Short exercise >> Nothing should be output except the lines from the one containing "Turn this picture" through the one containing "Millimetres and degrees.", both ends included, each repeated exactly.

Provided information >>
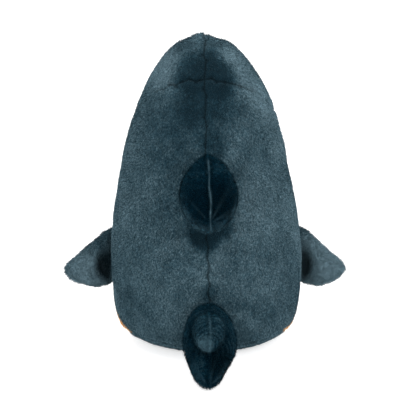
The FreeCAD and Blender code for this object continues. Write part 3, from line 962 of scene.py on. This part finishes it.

--

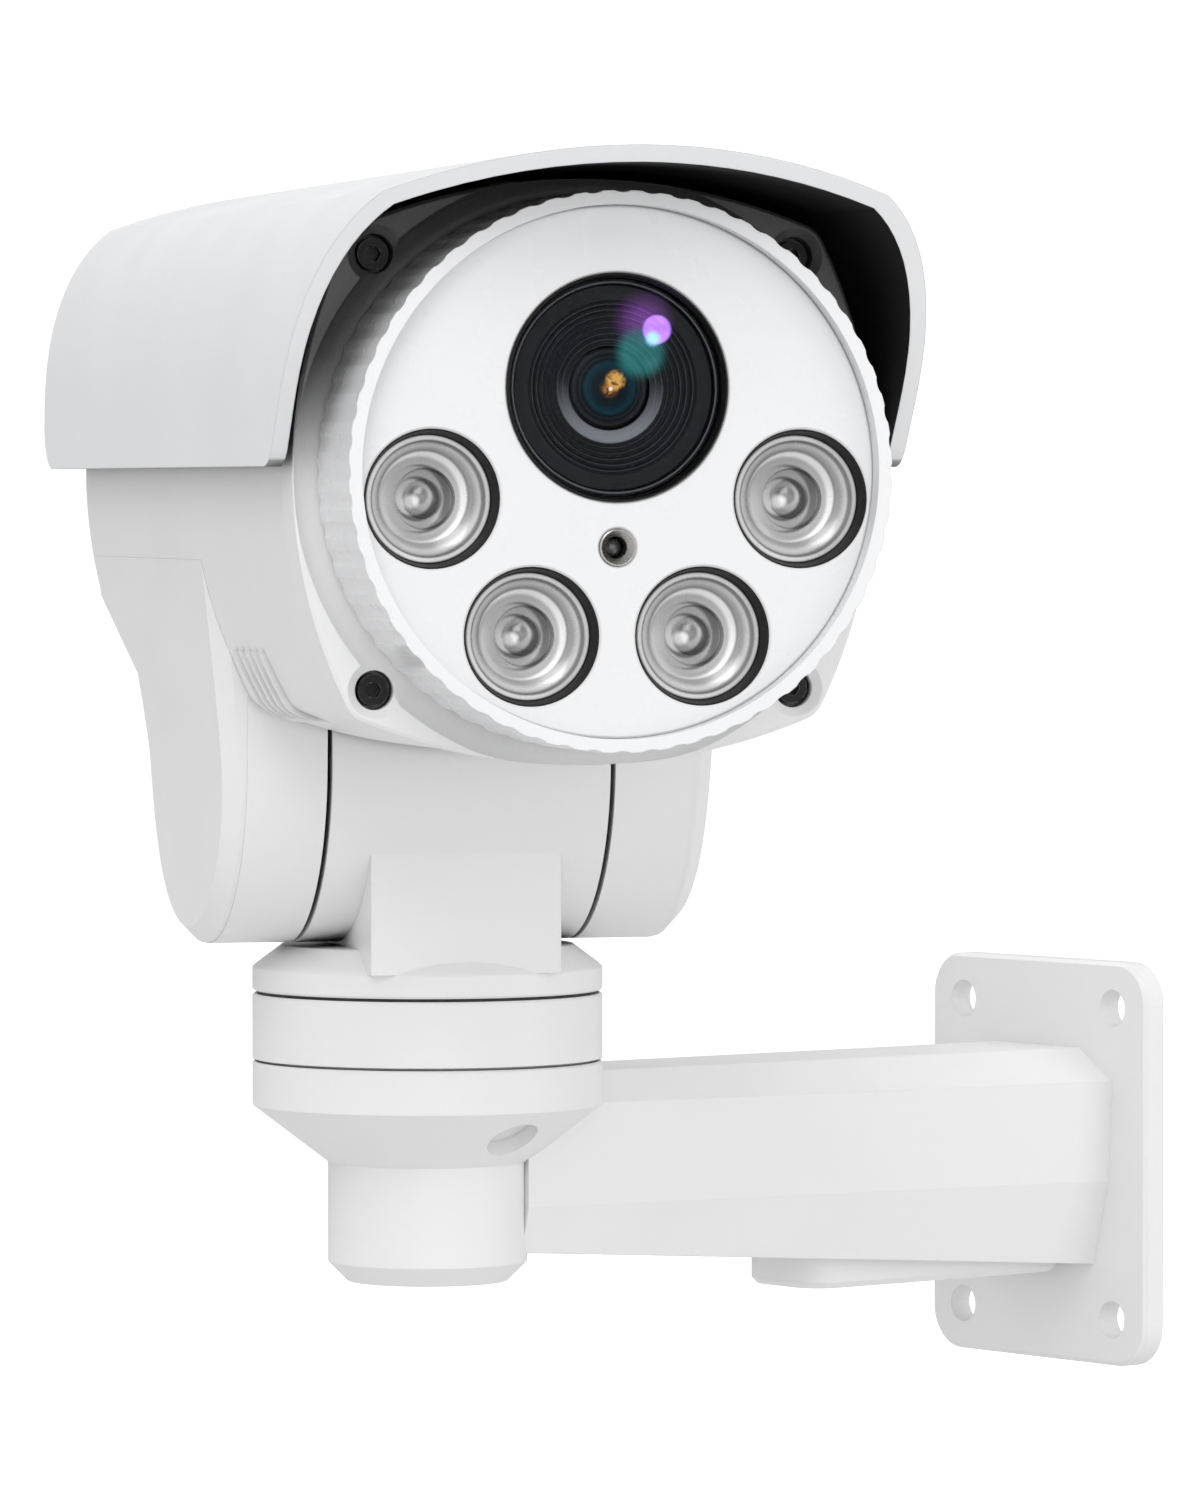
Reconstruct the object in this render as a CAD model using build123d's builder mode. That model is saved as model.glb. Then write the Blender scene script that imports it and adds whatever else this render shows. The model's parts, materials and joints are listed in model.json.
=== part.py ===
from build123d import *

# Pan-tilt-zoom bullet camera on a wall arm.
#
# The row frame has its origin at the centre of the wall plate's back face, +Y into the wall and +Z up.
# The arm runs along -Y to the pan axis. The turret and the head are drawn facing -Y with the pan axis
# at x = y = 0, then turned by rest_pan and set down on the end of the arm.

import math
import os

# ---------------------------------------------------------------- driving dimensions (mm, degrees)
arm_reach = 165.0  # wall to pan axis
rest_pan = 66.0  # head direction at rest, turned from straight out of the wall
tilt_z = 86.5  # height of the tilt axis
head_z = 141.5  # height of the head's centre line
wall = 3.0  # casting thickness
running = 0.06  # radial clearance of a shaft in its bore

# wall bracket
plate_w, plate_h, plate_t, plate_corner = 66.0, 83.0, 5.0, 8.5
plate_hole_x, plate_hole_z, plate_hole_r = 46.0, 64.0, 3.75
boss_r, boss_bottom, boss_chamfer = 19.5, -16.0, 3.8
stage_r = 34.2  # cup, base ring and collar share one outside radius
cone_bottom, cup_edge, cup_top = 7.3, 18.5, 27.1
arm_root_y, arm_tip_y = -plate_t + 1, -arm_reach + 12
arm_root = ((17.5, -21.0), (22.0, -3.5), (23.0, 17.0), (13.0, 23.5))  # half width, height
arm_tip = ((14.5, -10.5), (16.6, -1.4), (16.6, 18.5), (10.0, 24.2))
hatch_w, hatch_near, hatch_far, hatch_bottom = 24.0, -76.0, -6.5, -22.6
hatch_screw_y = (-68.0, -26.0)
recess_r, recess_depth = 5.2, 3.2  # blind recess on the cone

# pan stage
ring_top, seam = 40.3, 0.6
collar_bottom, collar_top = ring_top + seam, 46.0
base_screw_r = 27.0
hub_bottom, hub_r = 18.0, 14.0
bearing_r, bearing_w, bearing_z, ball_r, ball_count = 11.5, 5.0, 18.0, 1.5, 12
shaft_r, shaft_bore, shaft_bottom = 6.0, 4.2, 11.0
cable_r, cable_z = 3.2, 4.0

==

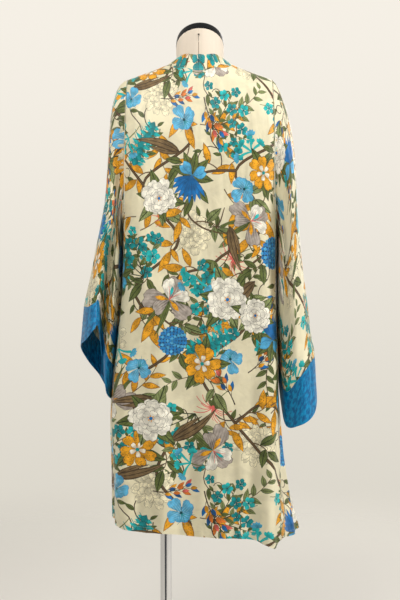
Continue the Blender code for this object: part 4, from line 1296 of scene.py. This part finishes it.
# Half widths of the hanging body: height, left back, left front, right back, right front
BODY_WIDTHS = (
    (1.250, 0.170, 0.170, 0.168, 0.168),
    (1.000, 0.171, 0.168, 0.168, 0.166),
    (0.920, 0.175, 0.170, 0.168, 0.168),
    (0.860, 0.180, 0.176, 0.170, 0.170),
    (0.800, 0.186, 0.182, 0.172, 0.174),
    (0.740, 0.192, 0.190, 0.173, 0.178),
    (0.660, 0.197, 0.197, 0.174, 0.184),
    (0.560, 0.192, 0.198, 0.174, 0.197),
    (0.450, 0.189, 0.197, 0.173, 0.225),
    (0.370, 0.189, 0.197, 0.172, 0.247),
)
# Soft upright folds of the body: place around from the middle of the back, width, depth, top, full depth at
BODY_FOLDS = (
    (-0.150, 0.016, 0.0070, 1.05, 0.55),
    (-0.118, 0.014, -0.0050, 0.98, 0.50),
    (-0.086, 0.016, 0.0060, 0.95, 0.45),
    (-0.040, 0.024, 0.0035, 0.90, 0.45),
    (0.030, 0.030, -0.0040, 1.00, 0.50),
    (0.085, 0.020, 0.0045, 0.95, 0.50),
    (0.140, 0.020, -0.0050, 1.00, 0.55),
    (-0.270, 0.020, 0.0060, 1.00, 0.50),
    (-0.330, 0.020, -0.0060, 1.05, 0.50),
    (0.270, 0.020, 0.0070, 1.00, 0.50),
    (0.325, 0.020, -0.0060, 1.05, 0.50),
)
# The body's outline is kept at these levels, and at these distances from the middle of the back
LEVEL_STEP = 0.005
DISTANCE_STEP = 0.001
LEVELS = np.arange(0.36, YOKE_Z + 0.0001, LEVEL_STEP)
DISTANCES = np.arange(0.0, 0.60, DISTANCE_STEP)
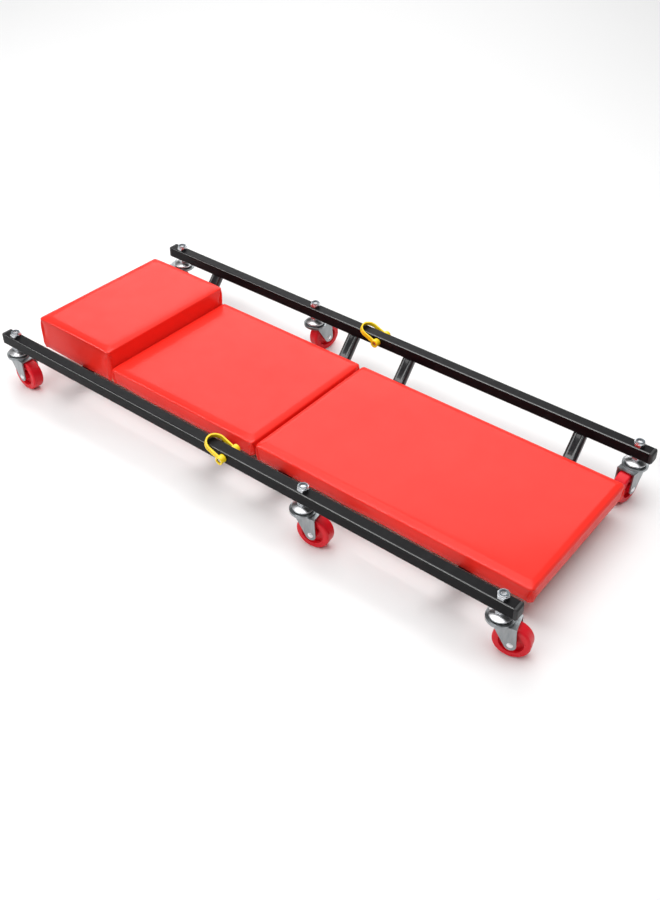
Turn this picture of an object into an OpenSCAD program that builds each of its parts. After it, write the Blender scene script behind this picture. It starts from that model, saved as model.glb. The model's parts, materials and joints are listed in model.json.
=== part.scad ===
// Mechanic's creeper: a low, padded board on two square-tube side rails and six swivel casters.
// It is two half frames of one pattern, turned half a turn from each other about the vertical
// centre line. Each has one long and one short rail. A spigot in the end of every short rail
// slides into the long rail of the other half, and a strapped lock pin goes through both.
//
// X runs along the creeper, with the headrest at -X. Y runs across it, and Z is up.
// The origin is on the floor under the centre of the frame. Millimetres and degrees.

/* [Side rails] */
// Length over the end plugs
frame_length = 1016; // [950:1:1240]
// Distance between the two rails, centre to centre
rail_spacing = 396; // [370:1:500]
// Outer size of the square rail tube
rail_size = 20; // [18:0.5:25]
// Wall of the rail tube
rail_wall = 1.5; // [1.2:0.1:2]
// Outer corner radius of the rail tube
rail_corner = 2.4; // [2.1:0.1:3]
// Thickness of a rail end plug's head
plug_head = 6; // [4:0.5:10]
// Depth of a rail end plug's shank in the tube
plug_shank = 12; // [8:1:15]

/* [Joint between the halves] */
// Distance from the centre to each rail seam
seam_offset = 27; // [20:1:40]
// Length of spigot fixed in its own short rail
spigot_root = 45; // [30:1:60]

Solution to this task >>
Turn this picture of an object into an OpenSCAD program that builds each of its parts. After it, write the Blender scene script behind this picture. It starts from that model, saved as model.glb. The model's parts, materials and joints are listed in model.json.
=== part.scad ===
// Mechanic's creeper: a low, padded board on two square-tube side rails and six swivel casters.
// It is two half frames of one pattern, turned half a turn from each other about the vertical
// centre line. Each has one long and one short rail. A spigot in the end of every short rail
// slides into the long rail of the other half, and a strapped lock pin goes through both.
//
// X runs along the creeper, with the headrest at -X. Y runs across it, and Z is up.
// The origin is on the floor under the centre of the frame. Millimetres and degrees.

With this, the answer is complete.